For what is probably the world’s most famous and popular steam engine, the Flying Scotsman has experienced a remarkably troubled history at times.
Extracted from Antiques Trade Gazette | Tom Derbyshire
But underlining its enduring appeal, an original nameplate for this ex-LNER Class A1 (later A3) 4-6-2 locomotive has sold at auction sold for a hammer price of £64,500 (plus 12% buyer’s premium) to an online bidder on thesaleroom.com – a record for a nameplate.
It was offered at Worcestershire specialist saleroom GW Railwayana Auctions on November 17, estimated at £30,000-35,000. The auction included more than 500 attendees, along with a lot of bidders on the phone, internet and in the room.
The previous record was the £60,000 paid for a Golden Fleece nameplate in 2004, also an LNER locomotive (an A4), which was offered at Sheffield Railwayana Auctions (now incorporated into the Grand Central Railwayana firm).
The 1.47m (4ft 10in) long Flying Scotsman plate was consigned by the family of a collector. But why wasn’t it actually still on the locomotive itself?
Birth of a Scotsman
Flying Scotsman was built in Doncaster 1923 to a Nigel Gresley design for the London and North Eastern railway (rebuilt to Class A3 January 1947). It was something of a flagship locomotive from the start, being used often for publicity purposes (having been named in February 1924 with the number 4472).
The engine worked principally on the East Coast main line from King’s Cross but also spent time on the Great Central line in the 1950s. On November 30, 1934, it became the first steam locomotive authenticated at a speed of over 100mph.
Flying Scotsman’s final journey was on the 1.15pm from King’s Cross on 14th January 14, 1963, after which it went straight into preservation owned by Alan Pegler, who had been on the footplate for that final journey.
It was restored at Doncaster Works to its original condition with a single chimney and no smoke deflectors. It was back on the main line in late March 1963 and by 1966 Flying Scotsman was running with a second (water cart) tender and had been through a general overhaul at Darlington.
From 1968 it was the only steam locomotive allowed to run on British Railways thanks to a contract arranged by Pegler. In 1969, after having been fitted with various accoutrements to allow running in the US, the engine left England for the US and Canada. However, by late 1972 Pegler was in serious financial difficulties and the locomotive was acquired by the late Sir William McAlpine, who secured its repatriation and overhaul.
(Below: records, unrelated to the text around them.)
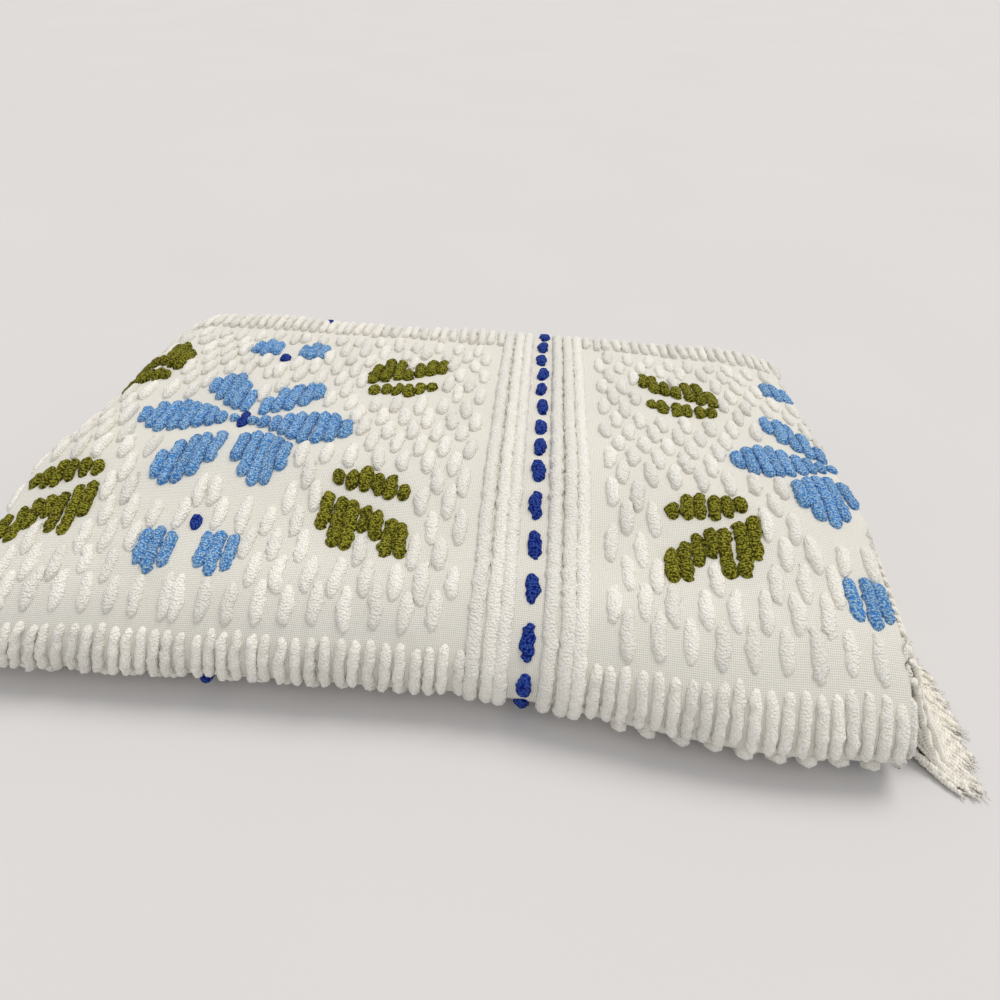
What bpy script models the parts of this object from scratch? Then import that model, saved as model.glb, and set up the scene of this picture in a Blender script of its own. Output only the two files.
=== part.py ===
"""Chenille bedspread, folded into a flat bundle that lies on a table.

The spread is one sheet. It is folded twice over its width into a strip of four plies, and the strip
is folded five times along its length, so the bundle holds twenty-four plies. The last fold is at the
front. The sheet starts as a flat grid, each of its points is moved to its place in the folds, and
Solidify gives it its thickness. The fringe is a comb that hangs from the free edges on the right.

Metres. +X runs along the bundle's long side, towards the fringe. +Y runs from the front fold to the
back. The origin is on the table, under the middle of the bundle.
"""

import math

import bmesh
import bpy
import numpy as np

# Cloth
GAUGE = 0.009525  # between two columns of tufts: 3/8 inch
STRIP_WIDTH = 66 * GAUGE
BUNDLE_DEPTH = 0.400
PLY_PITCH = 0.0039  # from ply to ply before the stack settles, with the pile that keeps them apart
SHEET_THICKNESS = 0.0014
PLIES_IN_STRIP = 4
STRIPS_IN_STACK = 6
STRIP_PITCH = PLIES_IN_STRIP * PLY_PITCH
STACK_HEIGHT = STRIPS_IN_STACK * STRIP_PITCH
BOTTOM_PLY = 0.5 * PLY_PITCH  # height of the lowest ply's middle before it settles

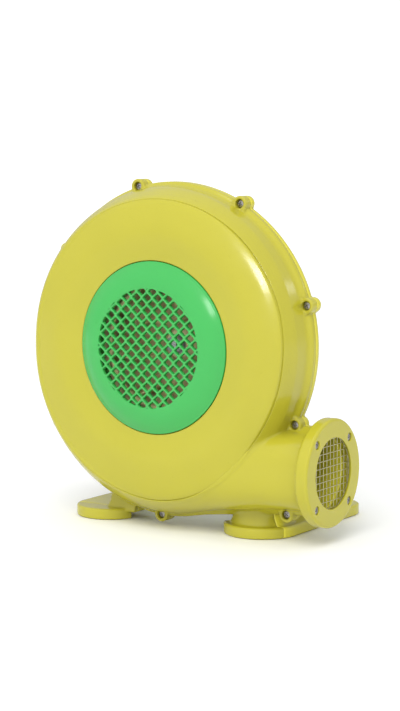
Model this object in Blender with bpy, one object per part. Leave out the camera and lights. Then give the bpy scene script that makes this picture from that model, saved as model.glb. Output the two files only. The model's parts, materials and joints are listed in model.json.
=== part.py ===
"""Centrifugal air blower for inflatables: two-piece scroll casing on moulded feet, intake
grille, round outlet with a wire guard, and a motor with its cover, switch and tied cord.

Frame: metres, +Z up. The intake faces -Y (the front), the motor is at +Y (the rear), and
the outlet blows towards +X. The origin is on the ground at the middle of the footprint.
Pieces are drawn with x = 0 at the impeller axis and y = 0 at the plane where the casing
halves meet, and are moved to the origin at the end.
"""
import bpy
import bmesh
import math
from mathutils import Vector, Matrix

for old_object in list(bpy.data.objects):
    bpy.data.objects.remove(old_object, do_unlink=True)

# ---------------------------------------------------------------- driving dimensions
AXIS_Z = 0.2025          # impeller axis above the ground
AXIS_POINT = (0, 0, AXIS_Z)
GAP = 0.0003             # clearance between touching pieces
WALL = 0.0028            # casing wall
BACK_Y = 0.054           # outer face of the rear half

INTAKE_R = 0.0740        # eye of the casing under the intake cover
COVER_R = 0.0925         # intake cover outer radius
COVER_SEAT_Y = -0.0546   # floor of the recess the cover sits in

OUTLET_X = 0.190         # outlet ring's face
OUTLET_Z = AXIS_Z - 0.126
BORE_R = 0.0386          # clear radius of the outlet
DUCT_R = 0.0416          # outside of the duct at the outlet
COLLAR_R = 0.0535        # disc on the duct's end that the outlet ring caps
RING_BOLT_CIRCLE_R = 0.0483
FRONT_RING_BOLTS = (135, 225)    # degrees from +Y, in the front half's collar
REAR_RING_BOLTS = (45, 315)
RING_BOLTS = (45, 135, 225, 315)

MOTOR_BOLT_CIRCLE_R = 0.0400
MOTOR_BOLTS = (45, 135, 225, 315)    # degrees from +X
MOTOR_BOLT_HOLE_R = 0.0025
COVER_SCREW_CIRCLE_R = 0.0790
COVER_SCREWS = (30, 150, 210, 330)
COVER_SCREW_HOLE_R = 0.0020
MOTOR_COVER_R = 0.074
MOTOR_COVER_BACK_Y = 0.1480

SHAFT_R = 0.0060
SHAFT_BORE_R = SHAFT_R + GAP


# ---------------------------------------------------------------- mesh helpers
def link(ob):
    bpy.context.scene.collection.objects.link(ob)
    return ob


def mesh_object(name, verts, faces):
    """Mesh object with its normals turned outwards."""
    mesh = bpy.data.meshes.new(name)
    mesh.from_pydata([tuple(v) for v in verts], [], faces)
    bm = bmesh.new()
    bm.from_mesh(mesh)
    bmesh.ops.recalc_face_normals(bm, faces=bm.faces)
    if bm.calc_volume(signed=True) < 0:
        bmesh.ops.reverse_faces(bm, faces=bm.faces)
    bm.to_mesh(mesh)
    bm.free()
    return link(bpy.data.objects.new(name, mesh))


def boolean(target, tool, operation):
    """Applies a Boolean to the target and removes the tool."""
    modifier = target.modifiers.new("b", "BOOLEAN")
    modifier.operation = operation
    modifier.solver = "EXACT"
    modifier.object = tool
    bpy.context.view_layer.update()
    depsgraph = bpy.context.evaluated_depsgraph_get()
    mesh = bpy.data.meshes.new_from_object(target.evaluated_get(depsgraph))
    target.modifiers.clear()
    bm = bmesh.new()
    bm.from_mesh(mesh)
    bmesh.ops.remove_doubles(bm, verts=bm.verts, dist=0.000004)
    bmesh.ops.dissolve_degenerate(bm, dist=0.000002, edges=bm.edges)
    bm.to_mesh(mesh)
    bm.free()
    target.data = mesh
    bpy.data.objects.remove(tool, do_unlink=True)


def add(target, tool):
    boolean(target, tool, "UNION")


def cut(target, tool):
    boolean(target, tool, "DIFFERENCE")


def joined(obs):
    """Makes one cutter of several that don't touch."""
    bm = bmesh.new()
    for ob in obs:
        bm.from_mesh(ob.data)
    mesh = bpy.data.meshes.new("cutters")
    bm.to_mesh(mesh)
    bm.free()
    for ob in obs:
        bpy.data.objects.remove(ob, do_unlink=True)
    return link(bpy.data.objects.new("cutters", mesh))


def tidy(ob):
    """Merges coincident points and dissolves the slivers that a Boolean leaves."""
    bm = bmesh.new()
    bm.from_mesh(ob.data)
    bmesh.ops.remove_doubles(bm, verts=bm.verts, dist=0.00001)
    bmesh.ops.dissolve_limit(bm, angle_limit=math.radians(0.05), verts=bm.verts, edges=bm.edges)
    bmesh.ops.triangulate(bm, faces=bm.faces)
    bm.to_mesh(ob.data)
    bm.free()
    return ob


def finish(ob, mat, sharp_angle=30):
    """Gives a piece its material, and smooth shading with edges sharp above an angle."""
    ob.data.materials.clear()
    ob.data.materials.append(mat)
    ob.data.shade_smooth()
    ob.data.set_sharp_from_angle(angle=math.radians(sharp_angle))
    return ob


# ---------------------------------------------------------------- solids
def axis_frame(axis):
    """(u, v, w) with w along the axis and u x v = w."""
    if axis == "Y":
        return Vector((0, 0, 1)), Vector((1, 0, 0)), Vector((0, 1, 0))
    if axis == "X":
        return Vector((0, 1, 0)), Vector((0, 0, 1)), Vector((1, 0, 0))
    return Vector((1, 0, 0)), Vector((0, 1, 0)), Vector((0, 0, 1))


def lathe(name, profile, centre, axis="Y", sides=32, closed=True, phase=0.0):
    """Turns (radius, height) points about an axis. An open profile starts and ends on it."""
    u, v, w = axis_frame(axis)
    centre = Vector(centre)
    verts, rings = [], []
    for radius, height in profile:
        start = len(verts)
        if radius < 1e-9:
            verts.append(centre + w * height)
            rings.append([start] * sides)
            continue
        for i in range(sides):
            a = 2 * math.pi * (i + phase) / sides
            verts.append(centre + w * height + u * (radius * math.cos(a))
                         + v * (radius * math.sin(a)))
        rings.append(list(range(start, start + sides)))
    pairs = list(zip(rings, rings[1:]))
    if closed:
        pairs.append((rings[-1], rings[0]))
    faces = []
    for lower, upper in pairs:
        for i in range(sides):
            j = (i + 1) % sides
            face = [lower[i], lower[j], upper[j], upper[i]]
            face = [vert for k, vert in enumerate(face) if vert != face[k - 1]]
            if len(set(face)) >= 3:
                faces.append(face)
    return mesh_object(name, verts, faces)


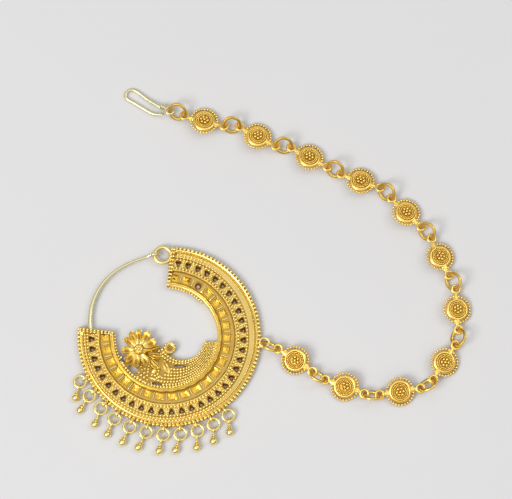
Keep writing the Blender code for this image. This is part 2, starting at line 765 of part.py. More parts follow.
def stand_on_origin():
    """Moves every piece so that the whole box is centred above the origin."""
    depsgraph = bpy.context.evaluated_depsgraph_get()
    solids = [item for item in bpy.data.objects if item.type == "MESH" and not item.hide_render]
    corners = [item.matrix_world @ Vector(corner)
               for item in solids for corner in item.evaluated_get(depsgraph).bound_box]
    low = Vector([min(corner[axis] for corner in corners) for axis in range(3)])
    high = Vector([max(corner[axis] for corner in corners) for axis in range(3)])
    shift = Vector((-(low.x + high.x) / 2, -(low.y + high.y) / 2, -low.z))
    for item in bpy.data.objects:
        item.matrix_world = Matrix.Translation(shift) @ item.matrix_world


def main():
    clear_scene()
    gold = make_material("plate_gold", GOLD, 0.32)
    drop_gold = make_material("drop_gold", GOLD, 0.22)
    chain_gold = make_material("chain_gold", CHAIN_GOLD, 0.3)
    pale_gold = make_material("wire_gold", PALE_GOLD, 0.25)
    build_plate(gold)
    build_nose_wire(pale_gold)
    build_drops(drop_gold)
    build_chain(chain_gold, pale_gold)
    bpy.context.view_layer.update()
    stand_on_origin()


main()
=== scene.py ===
"""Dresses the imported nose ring: granulated plate, ornament, drops, hair chain, hook and a pale stage.

Shapes are made in millimetres round the centre of the plate's outer circle, as the jewel lies,
and are put in their place in metres when each piece is finished.
"""
import math

import bmesh
import bpy
from bpy.props import FloatProperty, FloatVectorProperty, IntProperty, PointerProperty
from mathutils import Matrix, Vector


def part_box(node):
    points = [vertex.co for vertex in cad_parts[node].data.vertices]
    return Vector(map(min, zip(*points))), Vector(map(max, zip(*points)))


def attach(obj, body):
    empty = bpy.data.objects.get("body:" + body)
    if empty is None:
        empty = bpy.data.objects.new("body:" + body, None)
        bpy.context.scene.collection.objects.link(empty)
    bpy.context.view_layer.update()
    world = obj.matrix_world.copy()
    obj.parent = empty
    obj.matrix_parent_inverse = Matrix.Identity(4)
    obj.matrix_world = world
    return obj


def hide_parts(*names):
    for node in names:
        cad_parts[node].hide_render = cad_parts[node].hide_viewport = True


bl_info = {
    "name": "Nose Ring Dresser",
    "version": (1, 0, 0),
    "blender": (4, 5, 0),
    "location": "3D View > Sidebar > Nose Ring",
    "description": "Builds the fine metalwork of a bridal nose ring over its packed solids",
    "category": "Object",
}

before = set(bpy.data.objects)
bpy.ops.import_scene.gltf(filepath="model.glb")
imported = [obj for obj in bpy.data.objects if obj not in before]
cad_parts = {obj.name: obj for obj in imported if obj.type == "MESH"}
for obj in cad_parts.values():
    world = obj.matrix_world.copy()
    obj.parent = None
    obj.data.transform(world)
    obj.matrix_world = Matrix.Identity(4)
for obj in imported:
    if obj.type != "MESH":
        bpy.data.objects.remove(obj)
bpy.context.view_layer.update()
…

From 1988-89 Flying Scotsman toured across much of Australia and, by 1993, it had been overhauled again and put back into its late BR condition with a double chimney and German style smoke deflectors.
For a brief period in the 1990s the loco had joint owners, Sir William and Pete Waterman, before its sale in 1996 to the late Dr Tony Marchington. Following (another) bankruptcy, in 2003 both original nameplates and workplates were sold into the railwayana world and the loco was fitted with reproductions which it has carried since.
By 2004 Flying Scotsman was being auctioned off and could have gone abroad, but the National Railway Museum in York, aided by public and private donations, bought it for £2.3m. To cut a (very long) story short, after an extensive restoration programme the engine is finally back on the rails and indeed running charter trains.
First time on public sale
The original A1 (later A3) short nameplates were prone to cracking and Doncaster issued a new design in 1926 with strengthened webs and bosses and this is one of those. The plate sold for £64,500 was on the right-hand side of the loco and numbered 103, its 1946 LNER number which is chiselled into the bottom of one of the mounting webs.
It was the first time either nameplate has been on public sale.
GW Railwayana director and auctioneer Simon Turner said: “The other original nameplate lies in a large collection, so it highly unlikely that it will reach the railwayana market.”